A tensão não acaba por aí. Os donos de livrarias no Japão anunciaram que vão lançar uma campanha esta semana contra uma nova modalidade de shoplifters — pessoas que visitam as lojas para fotografar páginas de revistas e livros sem comprá-los, valendo-se dos tais telefones celulares. A partir de hoje, os donos de livrarias irão colocar avisos em seus estabelecimentos advertindo os leitores para a proibição do uso de telefones celulares equipados com câmeras.

O shoplifting, como é conhecido o tipo de crime em que uma pessoa furta alguma coisa de uma loja fingindo ser um consumidor, sempre foi um grande problema para os livreiros. O shoplifting digital está se tornando uma dor de cabeça ainda maior, na medida em que os telefones celulares equipados com câmera estão se massificando e sua qualidade também está aumentando.

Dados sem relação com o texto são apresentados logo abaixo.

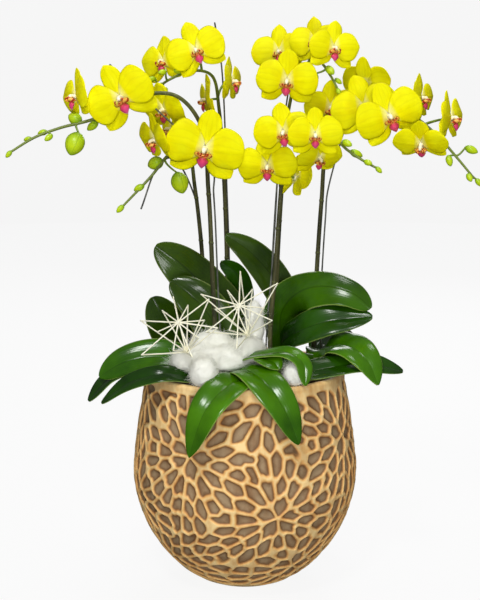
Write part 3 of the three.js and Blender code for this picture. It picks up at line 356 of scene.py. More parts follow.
class Shape:
    """The points and faces of one piece while it is put together, with each face's material and
    each point's place across and along the part that it belongs to."""

    def __init__(self):
        self.points, self.faces, self.kinds = [], [], []
        self.across, self.along = [], []
        self.materials = []
        self.count = 0

    def add(self, points, faces, material, across=0.0, along=0.0):
        if material not in self.materials:
            self.materials.append(material)
        points = np.asarray(points, float).reshape(-1, 3)
        self.points.append(points)
        self.faces.append(np.asarray(faces) + self.count)
        self.kinds.append(np.full(len(faces), self.materials.index(material)))
        self.across.append(np.broadcast_to(np.asarray(across, float).ravel(), (len(points),)))
        self.along.append(np.broadcast_to(np.asarray(along, float).ravel(), (len(points),)))
        self.count += len(points)

    def tube(self, points, radii, sides, material):
        """A closed tube with round ends."""
        points = np.asarray(points, float)
        radii = np.broadcast_to(np.asarray(radii, float), (len(points),))
        ends = np.radians([90, 55, 20])
        tangents = unit(np.gradient(points, axis=0))
        first, last = tangents[0], tangents[-1]
        centres = np.vstack([
            [points[0] - first * radii[0] * math.sin(turn) for turn in ends],
            points,
            [points[-1] + last * radii[-1] * math.sin(turn) for turn in ends[::-1]],
        ])
        rounded = np.concatenate([radii[0] * np.cos(ends), radii, radii[-1] * np.cos(ends[::-1])])
        tangents = np.vstack([[first] * 3, tangents, [last] * 3])
        side = unit(np.cross(first, [0.31, 0.42, 0.85]))
        turns = round_turns(sides)
        rings = []
        for centre, radius, tangent in zip(centres, rounded, tangents):
            side = unit(side - tangent * side.dot(tangent))
            rings.append(circle(centre, radius, side, np.cross(tangent, side), turns))
        shares = np.repeat(np.linspace(0, 1, len(centres)), sides)
        rounds = np.tile(turns / (2 * math.pi), len(centres))
        self.add(np.array(rings), grid_faces(len(rings), sides, True), material, rounds, shares)

    def sheet(self, middle, thickness, materials, across, along):
        """A closed sheet about a grid of middle points: two faces that meet in a thin rim. The
        places across and along it are those of its columns and rows."""
        rows, columns = middle.shape[:2]
        across = np.broadcast_to(across, (rows, columns))
        along = np.broadcast_to(along[:, None], (rows, columns))
        normal = unit(np.cross(np.gradient(middle, axis=1), np.gradient(middle, axis=0)))
        normal[-1] = normal[-3]
        normal[-2] = normal[-3]
        inner = np.abs(np.linspace(-1, 1, columns)) ** 6
        swell = np.sqrt(np.clip(1 - inner, 0, 1))[None, :] * np.ones((rows, 1))
        swell[0] = 0
        swell[-1] = 0
        offset = normal * (swell * thickness / 2)[..., None]
        faces = grid_faces(rows, columns)
        self.add(middle + offset, faces, materials[0], across, along)
        self.add(middle - offset, faces[:, ::-1], materials[1], across, along)

    def finish(self, name, slot, *replaced):
        """The piece as a smooth-shaded object that rides on the part's only body."""
        mesh = bpy.data.meshes.new(name)
        faces = [face for group in self.faces for face in group.tolist()]
        mesh.from_pydata((np.vstack(self.points) * MM).tolist(), [], faces)
        for label, values in (("across", self.across), ("along", self.along)):
            stored = mesh.attributes.new(label, "FLOAT", "POINT")
            stored.data.foreach_set("value", np.concatenate(values).astype(np.float32))
        mesh.polygons.foreach_set("material_index", np.concatenate(self.kinds).astype(np.int32))
        for material in self.materials:
            mesh.materials.append(material)
        editing = bmesh.new()
        editing.from_mesh(mesh)
        bmesh.ops.remove_doubles(editing, verts=editing.verts, dist=JOIN_DISTANCE)
        bmesh.ops.recalc_face_normals(editing, faces=editing.faces)
        editing.to_mesh(mesh)
        editing.free()
        return mounted(name, mesh, slot, *replaced)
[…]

Um fator complicador para conter esse tipo de conduta está na falta de previsão expressa nas leis de proteção autoral. Existe dúvida se o ato de fotografar páginas dos livros expostos constitui um crime semelhante aos nelas previstos, pois em geral coíbem apenas a reprodução de uma obra com fins comerciais. Além do mais, a prática do digital shoplifter é difícil de coibir, pois os empregados da loja não podem distinguir se o cliente está tirando uma foto ou simplesmente fazendo uma ligação.

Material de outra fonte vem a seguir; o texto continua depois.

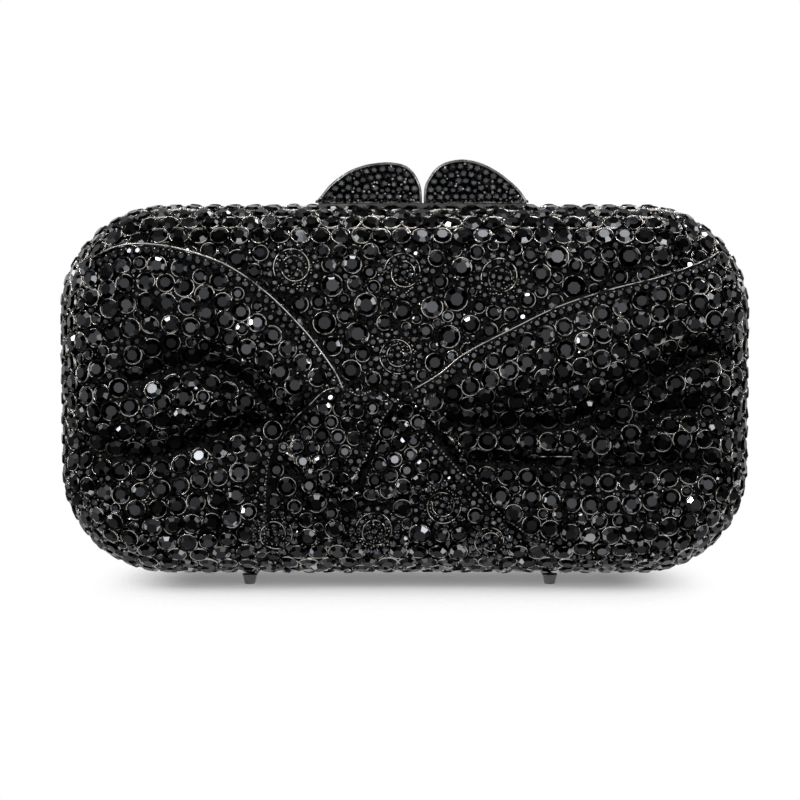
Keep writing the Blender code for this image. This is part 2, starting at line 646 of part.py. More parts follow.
def make_clasp_mount(word, side, group, cutters):
    """The bracket under the frames that carries a petal's pin, with the pin and its leaf spring."""
    place_x = pivot_x(side)
    plate_top = FRAME_TOP - FRAME_WALL - GAP
    ear_end = SLOT_HALF + EAR_THICKNESS
    ear_half = LUG_WIDTH / 2
    ear_low = PIVOT_Z - LUG_TAIL
    slot_reach = LUG_WIDTH / 2 + LUG_SWAY

    def plate(form):
        add_box(form, (place_x - BRACKET_LENGTH / 2, -ear_end, plate_top - BRACKET_PLATE),
                (place_x + BRACKET_LENGTH / 2, ear_end, plate_top))

    def ears(form):
        for y in (-ear_end, SLOT_HALF):
            add_box(form, (place_x - ear_half, y, ear_low),
                    (place_x + ear_half, y + EAR_THICKNESS, plate_top - BRACKET_PLATE / 2))

    def slot(form):
        add_box(form, (place_x - slot_reach, -SLOT_HALF, plate_top - BRACKET_PLATE - OVERRUN),
                (place_x + slot_reach, SLOT_HALF, plate_top + OVERRUN))

    def hole(form):
        add_cylinder(form, CLASP_PIN_RADIUS + GAP, (place_x, -ear_end - OVERRUN, PIVOT_Z),
                     (place_x, ear_end + OVERRUN, PIVOT_Z))

    bracket_name = word + "_clasp_bracket"
    bracket = keep_mesh(bracket_name, mesh_from(bracket_name, plate), group, STEEL)
    for part, builder, how in (("ears", ears, "UNION"), ("slot", slot, "DIFFERENCE"),
                               ("hole", hole, "DIFFERENCE")):
        tool_name = bracket_name + "_" + part
        cut(bracket, keep_mesh(tool_name, mesh_from(tool_name, builder), cutters), how)

    def pin(form):
        add_cylinder(form, CLASP_PIN_RADIUS, (place_x, -ear_end, PIVOT_Z), (place_x, ear_end, PIVOT_Z))

    def spring(form):
        near = ear_half + SPRING_GAP
        ends = sorted((place_x - side * near, place_x - side * (near + SPRING_THICKNESS)))
        add_box(form, (ends[0], -SPRING_WIDTH / 2, ear_low), (ends[1], SPRING_WIDTH / 2, plate_top - GAP))

    keep_mesh(word + "_clasp_pin", mesh_from(word + "_clasp_pin", pin), group, STEEL)
    keep_mesh(word + "_clasp_spring", mesh_from(word + "_clasp_spring", spring), group, STEEL)


def seat_depth(tree, x, z, reach):
    """Greatest depth of the shell's front at a point and at four points a reach away from it."""
    depths = [RIM_START]
    for step_x, step_z in ((0, 0), (reach, 0), (-reach, 0), (0, reach), (0, -reach)):
        start = Vector((x + step_x, -CASE_WIDTH, z + step_z + MIDDLE_Z))
        hit = tree.ray_cast(start, Vector((0, 1, 0)))[0]
        if hit is not None:
            depths.append(-hit.y)
    return max(depths)


def beside(values):
    """Each value of a list with the one before it and the one after it, as three rows."""
    long = np.concatenate([values[:1], values, values[-1:]])
    return np.stack([long[:-2], long[1:-1], long[2:]])


def make_wing_wire(name, shares, tree, group):
    """A round wire along a wing's top edge, lying on the highest of the stones beside each point, evened out."""
    line = smooth_line(shares, WIRE_POINTS)
    seats = np.array([seat_depth(tree, x, z, WIRE_PROBE) for x, z in line])
    depths = beside(beside(seats).max(axis=0)).mean(axis=0) + GAP + WIRE_RADIUS
    curve = bpy.data.curves.new(name, "CURVE")
    curve.dimensions = "3D"
    curve.bevel_depth = WIRE_RADIUS
    curve.bevel_resolution = 1
    curve.use_fill_caps = True
    spline = curve.splines.new("POLY")
    spline.points.add(len(line) - 1)
    for point, (x, z), depth in zip(spline.points, line, depths):
        point.co = (x, -depth, z + MIDDLE_Z, 1)
    thing = bpy.data.objects.new(name, curve)
    group.objects.link(thing)
    paint(thing, name + "_finish", STEEL)


def make_rosette(name, centre, radius, tree, group):
    """A round ornament on the shell: a low dome with a spiral cord raised on it."""
    spokes = np.arange(ROSETTE_SPOKES) * 2 * math.pi / ROSETTE_SPOKES

    def build(form):
        def corner(reach, angle, raised):
            x = centre[0] + reach * math.cos(angle)
            z = centre[1] + reach * math.sin(angle)
            depth = seat_depth(tree, x, z, radius / ROSETTE_RINGS) + GAP
            if raised:
                spiral = math.cos(2 * math.pi * ROSETTE_TURNS * reach / radius - angle)
                depth += ROSETTE_HEIGHT + ROSETTE_CORD * spiral * (reach < radius)
            return form.verts.new((x, -depth, z + MIDDLE_Z))

        for raised in (False, True):
            middle = corner(0, 0, raised)
            inner = None
            for ring_index in range(1, ROSETTE_RINGS + 1):
                reach = radius * ring_index / ROSETTE_RINGS
                ring = [corner(reach, angle, raised) for angle in spokes]
                for index in range(ROSETTE_SPOKES):
                    if inner:
                        form.faces.new((inner[index - 1], inner[index], ring[index], ring[index - 1]))
                    else:
                        form.faces.new((middle, ring[index], ring[index - 1]))
                inner = ring
            if raised:
                bridge(form, base, inner)
            base = inner
    keep_mesh(name, mesh_from(name, build), group, STONES)


def main():
    clear_scene()
    case = new_collection("clutch_bag")
    cutters = new_collection("cutters")

    def barrel(form):
        reach = HINGE_LENGTH / 2 + PIN_HEAD_LENGTH + GAP * 2
        add_cylinder(form, KNUCKLE_CLEAR, (-reach, 0, HINGE_Z), (reach, 0, HINGE_Z))

    def lug_slots(form):
        reach = LUG_WIDTH / 2 + LUG_SWAY
        for side in (-1, 1):
            add_box(form, (pivot_x(side) - reach, -SLOT_HALF, FRAME_TOP - FRAME_WALL - OVERRUN),
                    (pivot_x(side) + reach, SLOT_HALF, FRAME_TOP + OVERRUN))

    frame_cutters = [keep_mesh("barrel_clearance", mesh_from("barrel_clearance", barrel), cutters),
                     keep_mesh("lug_slots", mesh_from("lug_slots", lug_slots), cutters)]

    front_shell = make_shell("front_shell", -1, FRONT_CELLS, FRONT_FLOOR, front_face, True, case)
    make_shell("back_shell", 1, BACK_CELLS, BACK_FLOOR, back_face, False, case)
    make_lining("front_lining", -1, FRONT_FLOOR, case)
    make_lining("back_lining", 1, BACK_FLOOR, case)
    make_frame("front_frame", -1, case, frame_cutters)
    make_frame("back_frame", 1, case, frame_cutters)

    make_hinge_leaf("front_hinge_leaf", -1, 1, case, cutters)
    make_hinge_leaf("back_hinge_leaf", 1, 0, case, cutters)
    make_hinge_pin(case)

    for word, x in (("left", LEFT_FOOT_X), ("right", RIGHT_FOOT_X)):
        make_foot("front_foot_" + word, x, -FOOT_STANCE, case)
        make_foot("back_foot_" + word, x, FOOT_STANCE, case)

    for word, side in (("left", -1), ("right", 1)):
        make_petal(word, side, case, cutters)
        make_clasp_mount(word, side, case, cutters)

    form = bmesh.new()
    form.from_mesh(front_shell.data)
    tree = BVHTree.FromBMesh(form)
    make_wing_wire("left_wing_wire", LEFT_WING_TOP_SHARES, tree, case)
    make_wing_wire("right_wing_wire", RIGHT_WING_TOP_SHARES, tree, case)
    for index, (shares, radius) in enumerate(zip(ROSETTE_SHARES, ROSETTE_RADII), start=1):
        centre = (shares[0] * HALF_WIDTH, shares[1] * HALF_HEIGHT)
        make_rosette(f"rosette_{index}", centre, radius, tree, case)
    form.free()


main()
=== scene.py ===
"""Looks of a hard evening clutch: two hinged halves set with black stones in metal cups, a bow in relief."""
import math

import bpy
import numpy as np
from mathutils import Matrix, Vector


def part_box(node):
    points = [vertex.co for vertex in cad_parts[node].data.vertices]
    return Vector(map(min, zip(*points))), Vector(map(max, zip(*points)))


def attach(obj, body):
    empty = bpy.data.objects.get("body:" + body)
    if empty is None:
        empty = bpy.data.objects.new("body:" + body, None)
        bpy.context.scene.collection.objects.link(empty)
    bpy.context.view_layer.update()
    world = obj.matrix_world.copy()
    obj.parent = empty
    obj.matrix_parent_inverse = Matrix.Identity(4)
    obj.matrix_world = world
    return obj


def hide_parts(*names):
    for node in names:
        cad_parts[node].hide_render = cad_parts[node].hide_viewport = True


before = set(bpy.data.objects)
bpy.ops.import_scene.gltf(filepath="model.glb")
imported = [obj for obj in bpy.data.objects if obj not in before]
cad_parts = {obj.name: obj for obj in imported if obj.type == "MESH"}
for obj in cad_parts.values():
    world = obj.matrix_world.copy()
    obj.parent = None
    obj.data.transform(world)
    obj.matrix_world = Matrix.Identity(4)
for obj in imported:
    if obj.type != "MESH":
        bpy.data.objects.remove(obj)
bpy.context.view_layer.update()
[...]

O uso de aparelhos celulares com função fotográfica está disseminado no Japão, país líder nesse tipo de tecnologia. Esses aparelhos portáteis englobam também a função de acesso à Internet, com a possibilidade de a pessoa enviar e receber e-mails com as fotos nele tiradas. Os provedores dos serviços de telecomunicações estão atentos a esse problema, e já advogam a necessidade de reorientar a conduta dos proprietários desses aparelhos.

Demócrito Reinaldo Filho é juiz de Direito em Recife/PE, fundador do Instituto Brasileiro da Política e do Direito da Informática (IBDI), coordenador do livro “Direito da Informática – Aspectos Polêmicos” (Edipro, 2002) e responsável pelo site InfoJus.